Part with organic surfaces

China Manufacturing parts Standards

Now that you understand the general cases for and against fillet use, there are two main standards to adhere to if you’ll be producing parts through the China Manufacturing parts, Inc. platform.

Minimum Fillet Size

The smallest milling tool our vendors stock by default is a 1/32” endmill (square and ball). This is just under 0.8mm in diameter, meaning the smallest fillet it can create is 0.4mm.

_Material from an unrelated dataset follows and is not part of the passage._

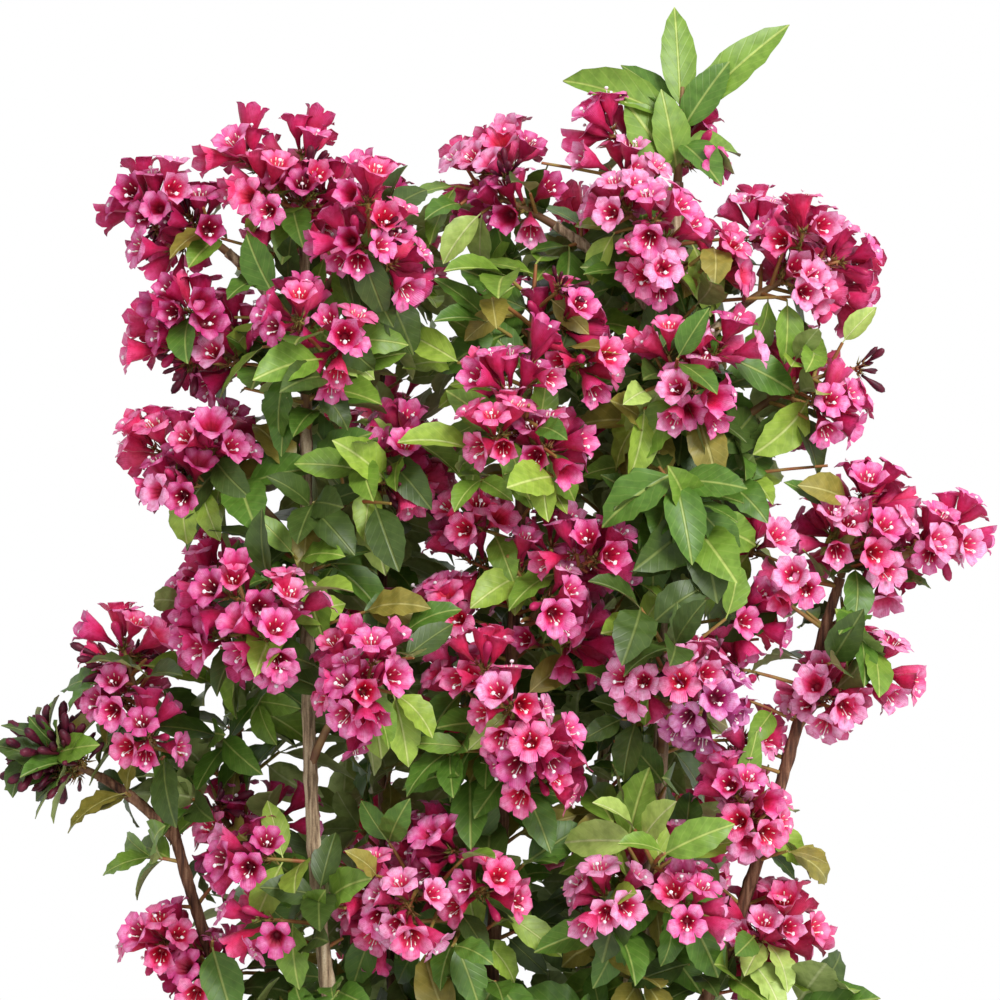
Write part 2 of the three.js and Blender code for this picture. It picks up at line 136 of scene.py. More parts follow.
deselect_all()
bpy.ops.mesh.primitive_circle_add(vertices=96, radius=FLOOR_RADIUS, fill_type="NGON", location=(0, 0, 0))
floor = bpy.context.object
floor.name = "floor"
print("lit by the room and one lamp of", lamp.data.energy, "W")

# %% [markdown]
# ## Finishes
#
# Each finish is a Principled shader with a pattern in front of it. The helper above adds a node, sets it
# and links it; everything else is a list of such calls. Petals and leaves read the piece's own UV map, in
# which v runs along the petal or the blade and u runs across it, because veins and the dark throat of a
# flower follow its shape. Bark reads Object coordinates, with its grain sizes in real millimetres.


# %% Helpers for finishes
def new_finish(name, roughness, ior):
    """A material and its node tree. What is the same all over is set on the shader."""
    material = bpy.data.materials.new(name)
    material.use_nodes = True
    tree = material.node_tree
    shader = tree.nodes["Principled BSDF"]
    shader.inputs["Roughness"].default_value = roughness
    shader.inputs["IOR"].default_value = ior
    return material, tree


def set_stops(ramp, places, colours):
    """Gives a colour ramp its stops, at places from 0 to 1, with hex colours."""
    elements = ramp.color_ramp.elements
    while len(elements) < len(places):
        elements.new(0.5)
    for element, place in zip(elements, places):
        element.position = place
    for element, colour in zip(elements, colours):
        element.color = linear(colour)


def dress(tree, colour, height, depth):
    """Gives the shader its colour, and a bump of a real depth from a height between 0 and 1."""
    shader = tree.nodes["Principled BSDF"]
    bump = add_node(tree, "Bump", {"Strength": 1.0, "Distance": depth, "Height": height})
    feed(tree, colour, shader.inputs["Base Color"])
    feed(tree, bump, shader.inputs["Normal"])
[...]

Fillet Size vs. Depth of Cut

Endmills come in lengths of standard multiples of their diameter, but there’s a limit to the obtainable length, due to tool vibration and chatter past a certain ratio. Material also plays a role here—it is much easier to cut a deep pocket into a plastic or cnc aluminum than into a harder material, such as steel. What this means for fillets is that they need to be a certain size, depending on how deep a cut is needed to make the feature on which they’re included. China Manufacturing parts’s max depth of cuts are as follows:

  • Steels: 5X tool diameter (10X fillet size)
  • Plastics/aluminum: 10X tool diameter (20X fillet size)

Overall, we recommend sticking to 3-5X tool diameter max, to the avoid sticker shock caused by excessive machine time.

drawing of a filleted pocket

Key Facts

  1. A fillet in manufacturing is the intentional rounding of a sharp edge or corner.
  2. A fillet is machined using a CNC fillet edge tool or a similar rounded tool which creates a convex or concave round at the intersection of two surfaces.
  3. A fillet is a rounded surface whereas a chamfer is a flat surface. Both are between the intersection of two surfaces. 
  4. A fillet provides a better stress concentration relief than a chamfer.
  5. Although fillets may add a negligible amount of increased cross-sectional surface area, their primary benefit is that they lower stress concentration in the area they are applied to.